La marque au Lion, c’est aussi l’argument numéro un pour attirer d’autres entreprises. PMA a monté le Technopôle 1 (cinquante hectares). Puis le Technopôle 2 (cent hectares). Les deux sont déjà plein à ras bord. À Bavans, petite commune de 4.000 habitants à neuf kilomètres de Montbéliard, la société Faurecia, ancienne filiale de PSA spécialisée dans la production de pots d’échappement, a implanté son laboratoire de recherches et développement. 600 à 750 ingénieurs de toutes nationalités travaillent là-haut. Ils veulent être au plus près de la production. Même si leur plus gros client est aujourd’hui l’Allemand Volkswagen.

L’agglomération de Montbéliard est donc bercée d’un état d’esprit ouvrier. Le visage changeant d’un territoire qui a accueilli des générations d’étrangers pour participer à l’essor de l’automobile français.. La région est une grande famille, unie autour d’un club, d’une usine. D'une marque.


Et pourquoi le Lion ?

Non, Peugeot n’a pas piqué l’emblème du lion à Belfort. Au XIXe siècle, la famille travaillait l’acier, et produisait notamment des lames de scie. Les lames étaient envoyées dans le monde entier. Pour que tous les clients puissent distinguer la qualité des produits, la famille martelait des têtes d’animaux sur les lames. Des têtes d’éléphant pour les lames les plus basiques. Des têtes de lion sur les lames les plus fines. Quelques années après la production des premières automobiles, la famille a rapidement repris l’emblème du lion pour conforter l’image de sa marque.

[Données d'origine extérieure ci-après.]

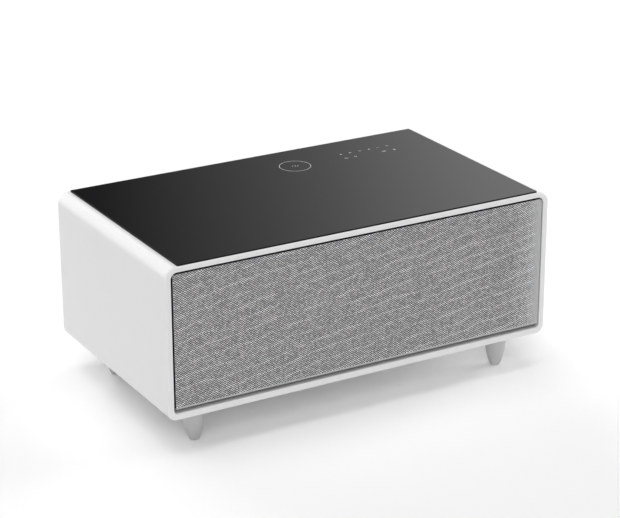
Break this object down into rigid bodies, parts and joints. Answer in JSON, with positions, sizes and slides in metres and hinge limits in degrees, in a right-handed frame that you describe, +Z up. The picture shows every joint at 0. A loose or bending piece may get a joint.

Pourquoi Sochaux et pas Montbéliard ?

« Attention, Montbéliard a toujours été la chef de file », prévient Marie-Noëlle Biguinet, maire de Montbéliard. Mais alors, pourquoi tout le monde ne parle toujours que de Sochaux ? « À cause du foot, du FC Sochaux », assure le vice-président de l’agglo, Didier Klein. « À cause de PSA : les premiers terrains ont été achetés sur la commune de Sochaux », selon Jean-Charles Lefebvre, responsable des relations extérieures chez PSA. Quoi qu’il en soit, Montbéliard, qui compte 26.000 habitants, a toujours vécu dans l’ombre de Sochaux, qui accueille… 4.000 habitants.